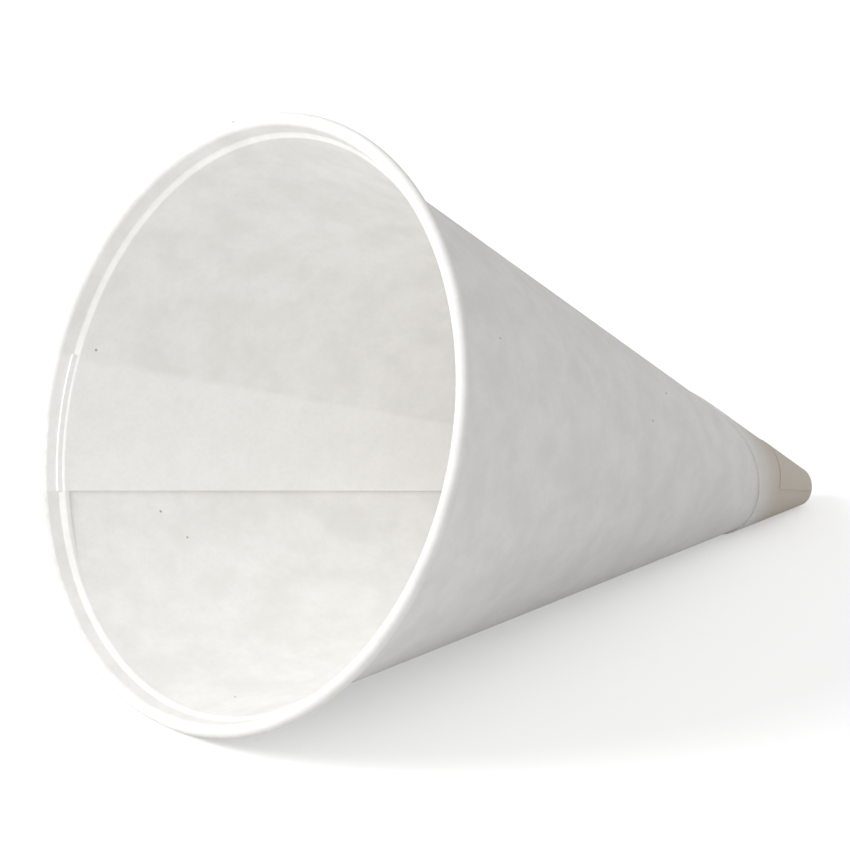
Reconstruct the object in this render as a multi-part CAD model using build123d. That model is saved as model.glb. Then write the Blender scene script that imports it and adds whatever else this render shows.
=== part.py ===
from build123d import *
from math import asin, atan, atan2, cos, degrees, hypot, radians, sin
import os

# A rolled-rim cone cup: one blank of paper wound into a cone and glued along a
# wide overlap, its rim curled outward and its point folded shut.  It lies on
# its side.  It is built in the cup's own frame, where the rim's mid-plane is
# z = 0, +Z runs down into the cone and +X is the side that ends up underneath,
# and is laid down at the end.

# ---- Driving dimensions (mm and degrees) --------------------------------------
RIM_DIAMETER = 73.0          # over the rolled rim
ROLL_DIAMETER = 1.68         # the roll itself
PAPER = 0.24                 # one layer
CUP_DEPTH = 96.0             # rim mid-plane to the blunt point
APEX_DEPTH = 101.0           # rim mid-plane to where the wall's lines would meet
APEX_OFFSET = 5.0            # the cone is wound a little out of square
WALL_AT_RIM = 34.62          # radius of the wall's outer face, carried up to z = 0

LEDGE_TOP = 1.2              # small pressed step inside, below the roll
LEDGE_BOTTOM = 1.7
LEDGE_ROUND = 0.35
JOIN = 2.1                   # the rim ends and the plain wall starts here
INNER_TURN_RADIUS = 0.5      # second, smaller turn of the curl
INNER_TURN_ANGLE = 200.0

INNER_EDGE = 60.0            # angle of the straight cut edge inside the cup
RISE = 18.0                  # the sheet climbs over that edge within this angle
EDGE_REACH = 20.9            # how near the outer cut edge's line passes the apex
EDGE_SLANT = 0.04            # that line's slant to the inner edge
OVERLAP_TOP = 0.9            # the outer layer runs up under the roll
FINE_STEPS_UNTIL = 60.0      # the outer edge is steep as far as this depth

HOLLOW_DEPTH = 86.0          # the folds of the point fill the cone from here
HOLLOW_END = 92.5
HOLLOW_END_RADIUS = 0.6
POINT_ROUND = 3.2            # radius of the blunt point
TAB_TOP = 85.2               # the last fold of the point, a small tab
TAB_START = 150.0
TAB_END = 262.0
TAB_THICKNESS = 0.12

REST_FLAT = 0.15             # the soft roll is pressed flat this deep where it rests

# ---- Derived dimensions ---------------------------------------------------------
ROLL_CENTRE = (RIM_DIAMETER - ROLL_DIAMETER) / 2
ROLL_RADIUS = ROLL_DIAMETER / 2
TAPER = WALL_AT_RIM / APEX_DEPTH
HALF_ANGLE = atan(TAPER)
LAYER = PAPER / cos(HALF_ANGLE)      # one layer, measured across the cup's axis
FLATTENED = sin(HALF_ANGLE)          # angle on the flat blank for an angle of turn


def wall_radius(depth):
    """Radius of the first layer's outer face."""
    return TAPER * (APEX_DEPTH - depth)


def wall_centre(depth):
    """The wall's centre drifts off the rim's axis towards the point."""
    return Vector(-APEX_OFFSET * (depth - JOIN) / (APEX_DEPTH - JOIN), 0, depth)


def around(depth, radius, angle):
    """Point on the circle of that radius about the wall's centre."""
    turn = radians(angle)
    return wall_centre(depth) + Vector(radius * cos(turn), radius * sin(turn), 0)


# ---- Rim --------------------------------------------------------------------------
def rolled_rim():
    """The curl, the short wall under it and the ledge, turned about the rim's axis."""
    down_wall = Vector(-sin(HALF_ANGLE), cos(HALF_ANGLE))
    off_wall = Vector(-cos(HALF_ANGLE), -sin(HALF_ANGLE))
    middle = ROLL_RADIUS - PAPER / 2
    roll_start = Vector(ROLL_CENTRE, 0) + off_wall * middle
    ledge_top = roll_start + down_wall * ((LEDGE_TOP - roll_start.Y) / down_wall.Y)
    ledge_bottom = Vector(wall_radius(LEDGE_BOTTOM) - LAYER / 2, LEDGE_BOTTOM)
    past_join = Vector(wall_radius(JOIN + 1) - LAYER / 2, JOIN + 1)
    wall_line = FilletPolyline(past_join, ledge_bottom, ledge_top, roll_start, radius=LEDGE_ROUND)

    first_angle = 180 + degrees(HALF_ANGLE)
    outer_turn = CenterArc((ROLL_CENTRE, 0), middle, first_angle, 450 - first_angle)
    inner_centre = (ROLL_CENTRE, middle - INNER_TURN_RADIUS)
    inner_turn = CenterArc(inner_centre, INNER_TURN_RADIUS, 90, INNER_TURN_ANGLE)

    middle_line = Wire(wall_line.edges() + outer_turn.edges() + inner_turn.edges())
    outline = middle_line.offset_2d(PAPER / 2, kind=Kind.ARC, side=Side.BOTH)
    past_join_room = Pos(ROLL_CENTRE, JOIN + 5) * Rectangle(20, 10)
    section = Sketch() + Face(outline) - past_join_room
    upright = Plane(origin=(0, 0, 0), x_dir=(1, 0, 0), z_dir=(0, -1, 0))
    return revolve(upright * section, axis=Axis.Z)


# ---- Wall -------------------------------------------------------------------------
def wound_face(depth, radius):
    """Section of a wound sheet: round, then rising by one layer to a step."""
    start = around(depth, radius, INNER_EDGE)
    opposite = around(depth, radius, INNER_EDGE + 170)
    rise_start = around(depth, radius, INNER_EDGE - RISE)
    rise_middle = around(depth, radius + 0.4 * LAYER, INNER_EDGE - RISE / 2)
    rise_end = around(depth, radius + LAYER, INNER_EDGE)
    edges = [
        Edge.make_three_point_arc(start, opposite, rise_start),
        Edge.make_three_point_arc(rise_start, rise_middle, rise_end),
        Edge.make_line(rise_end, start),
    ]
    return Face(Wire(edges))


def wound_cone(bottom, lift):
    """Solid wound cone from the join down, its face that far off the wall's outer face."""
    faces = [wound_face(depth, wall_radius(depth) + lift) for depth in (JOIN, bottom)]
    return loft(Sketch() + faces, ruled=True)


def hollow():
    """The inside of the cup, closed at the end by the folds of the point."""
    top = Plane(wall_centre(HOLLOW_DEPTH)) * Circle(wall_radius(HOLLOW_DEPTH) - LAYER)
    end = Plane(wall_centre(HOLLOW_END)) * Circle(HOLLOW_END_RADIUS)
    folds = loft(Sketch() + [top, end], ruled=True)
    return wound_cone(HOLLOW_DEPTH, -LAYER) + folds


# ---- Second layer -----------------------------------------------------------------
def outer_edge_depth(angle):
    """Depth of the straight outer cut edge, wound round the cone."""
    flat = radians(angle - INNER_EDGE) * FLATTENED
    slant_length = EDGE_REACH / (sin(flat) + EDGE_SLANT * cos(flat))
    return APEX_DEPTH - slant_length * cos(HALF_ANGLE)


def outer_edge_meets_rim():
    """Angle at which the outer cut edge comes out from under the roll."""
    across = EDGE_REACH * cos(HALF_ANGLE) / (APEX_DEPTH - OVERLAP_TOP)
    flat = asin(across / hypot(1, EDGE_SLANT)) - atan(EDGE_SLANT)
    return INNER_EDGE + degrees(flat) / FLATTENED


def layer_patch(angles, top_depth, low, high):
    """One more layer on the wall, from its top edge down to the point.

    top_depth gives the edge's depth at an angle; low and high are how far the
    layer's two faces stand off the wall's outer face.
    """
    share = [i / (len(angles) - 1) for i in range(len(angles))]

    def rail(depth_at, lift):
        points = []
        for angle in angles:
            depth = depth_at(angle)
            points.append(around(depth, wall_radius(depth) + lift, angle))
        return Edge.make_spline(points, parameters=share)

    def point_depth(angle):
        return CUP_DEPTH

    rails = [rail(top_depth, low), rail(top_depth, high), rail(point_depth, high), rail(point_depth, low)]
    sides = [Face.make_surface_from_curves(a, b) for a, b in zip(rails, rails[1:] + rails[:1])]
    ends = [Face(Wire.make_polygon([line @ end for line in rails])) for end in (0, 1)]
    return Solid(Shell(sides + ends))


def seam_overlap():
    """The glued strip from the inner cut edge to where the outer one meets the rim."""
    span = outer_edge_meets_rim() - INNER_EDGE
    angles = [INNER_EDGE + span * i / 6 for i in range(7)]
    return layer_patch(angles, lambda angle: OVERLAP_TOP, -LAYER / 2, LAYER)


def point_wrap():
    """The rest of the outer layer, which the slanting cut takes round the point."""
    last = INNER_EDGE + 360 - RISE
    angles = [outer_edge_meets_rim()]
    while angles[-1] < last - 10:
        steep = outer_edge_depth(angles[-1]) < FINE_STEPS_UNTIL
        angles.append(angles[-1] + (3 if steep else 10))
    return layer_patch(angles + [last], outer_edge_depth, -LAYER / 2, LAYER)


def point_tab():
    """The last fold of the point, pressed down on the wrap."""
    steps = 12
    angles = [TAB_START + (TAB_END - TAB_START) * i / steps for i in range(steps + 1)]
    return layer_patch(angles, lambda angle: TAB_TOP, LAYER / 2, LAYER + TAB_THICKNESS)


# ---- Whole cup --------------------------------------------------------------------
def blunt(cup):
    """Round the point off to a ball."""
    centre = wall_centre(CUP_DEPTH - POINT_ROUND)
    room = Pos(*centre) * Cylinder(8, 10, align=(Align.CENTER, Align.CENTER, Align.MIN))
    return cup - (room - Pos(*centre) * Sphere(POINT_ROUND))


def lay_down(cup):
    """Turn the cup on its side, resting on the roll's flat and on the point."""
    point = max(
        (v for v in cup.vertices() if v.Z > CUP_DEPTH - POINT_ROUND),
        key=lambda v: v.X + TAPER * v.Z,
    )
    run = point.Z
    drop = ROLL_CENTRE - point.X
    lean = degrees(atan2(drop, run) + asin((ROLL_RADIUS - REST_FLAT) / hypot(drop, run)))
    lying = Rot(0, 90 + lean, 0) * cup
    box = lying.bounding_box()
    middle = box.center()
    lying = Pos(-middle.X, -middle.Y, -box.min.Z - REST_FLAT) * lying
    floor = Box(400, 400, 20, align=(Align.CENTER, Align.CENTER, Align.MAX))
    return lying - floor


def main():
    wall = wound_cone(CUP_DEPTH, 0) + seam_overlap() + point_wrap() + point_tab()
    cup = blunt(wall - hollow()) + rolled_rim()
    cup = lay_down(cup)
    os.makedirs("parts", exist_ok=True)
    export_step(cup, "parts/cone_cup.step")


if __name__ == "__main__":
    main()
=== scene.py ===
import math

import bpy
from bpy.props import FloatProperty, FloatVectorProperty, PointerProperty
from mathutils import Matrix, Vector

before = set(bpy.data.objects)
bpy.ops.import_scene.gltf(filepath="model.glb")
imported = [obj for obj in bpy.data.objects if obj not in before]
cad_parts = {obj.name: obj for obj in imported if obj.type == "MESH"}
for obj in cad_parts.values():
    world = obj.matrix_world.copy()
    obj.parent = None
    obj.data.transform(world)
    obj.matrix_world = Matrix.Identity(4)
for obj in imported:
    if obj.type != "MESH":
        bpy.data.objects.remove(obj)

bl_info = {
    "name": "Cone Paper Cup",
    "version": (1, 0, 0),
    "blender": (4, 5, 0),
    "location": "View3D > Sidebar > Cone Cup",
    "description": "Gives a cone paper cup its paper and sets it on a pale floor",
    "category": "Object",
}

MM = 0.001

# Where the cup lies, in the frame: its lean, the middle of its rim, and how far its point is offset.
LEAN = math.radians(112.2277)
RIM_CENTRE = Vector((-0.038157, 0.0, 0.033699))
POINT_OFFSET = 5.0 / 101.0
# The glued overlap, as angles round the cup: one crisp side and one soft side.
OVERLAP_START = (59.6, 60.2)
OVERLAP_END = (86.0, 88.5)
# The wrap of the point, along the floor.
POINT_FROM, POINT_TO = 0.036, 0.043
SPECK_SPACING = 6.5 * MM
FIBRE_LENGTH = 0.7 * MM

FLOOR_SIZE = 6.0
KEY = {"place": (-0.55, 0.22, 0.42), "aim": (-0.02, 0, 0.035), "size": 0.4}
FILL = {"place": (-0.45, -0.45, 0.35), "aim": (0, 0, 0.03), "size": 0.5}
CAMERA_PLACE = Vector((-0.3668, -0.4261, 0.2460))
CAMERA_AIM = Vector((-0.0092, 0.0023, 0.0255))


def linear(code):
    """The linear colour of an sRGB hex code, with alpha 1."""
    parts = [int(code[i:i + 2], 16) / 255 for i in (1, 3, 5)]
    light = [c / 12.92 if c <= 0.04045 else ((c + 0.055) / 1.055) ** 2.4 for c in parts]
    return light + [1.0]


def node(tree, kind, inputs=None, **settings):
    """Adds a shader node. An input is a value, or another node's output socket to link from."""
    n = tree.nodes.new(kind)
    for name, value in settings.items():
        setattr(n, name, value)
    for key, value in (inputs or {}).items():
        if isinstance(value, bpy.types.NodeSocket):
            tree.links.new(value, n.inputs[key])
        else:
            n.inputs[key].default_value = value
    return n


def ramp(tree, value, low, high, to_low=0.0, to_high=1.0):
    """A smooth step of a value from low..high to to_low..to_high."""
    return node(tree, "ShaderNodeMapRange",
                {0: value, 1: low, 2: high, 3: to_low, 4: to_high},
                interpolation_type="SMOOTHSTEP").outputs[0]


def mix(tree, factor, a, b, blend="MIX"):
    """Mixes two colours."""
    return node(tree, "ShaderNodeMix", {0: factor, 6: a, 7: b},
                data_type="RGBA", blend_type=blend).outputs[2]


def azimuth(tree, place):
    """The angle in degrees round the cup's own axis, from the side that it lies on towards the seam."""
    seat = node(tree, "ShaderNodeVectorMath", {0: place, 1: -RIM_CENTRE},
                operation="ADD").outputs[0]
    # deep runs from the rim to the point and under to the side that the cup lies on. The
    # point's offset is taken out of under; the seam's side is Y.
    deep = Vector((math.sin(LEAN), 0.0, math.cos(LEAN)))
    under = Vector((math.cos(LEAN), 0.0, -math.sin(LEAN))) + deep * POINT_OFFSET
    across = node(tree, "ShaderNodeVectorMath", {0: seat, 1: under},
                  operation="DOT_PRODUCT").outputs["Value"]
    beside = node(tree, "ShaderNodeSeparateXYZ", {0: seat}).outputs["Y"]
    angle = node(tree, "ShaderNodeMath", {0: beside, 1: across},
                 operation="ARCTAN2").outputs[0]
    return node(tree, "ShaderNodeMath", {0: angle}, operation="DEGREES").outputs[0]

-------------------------

Which lines above hold the word "before"? Copy each of them.

before = set(bpy.data.objects)
imported = [obj for obj in bpy.data.objects if obj not in before]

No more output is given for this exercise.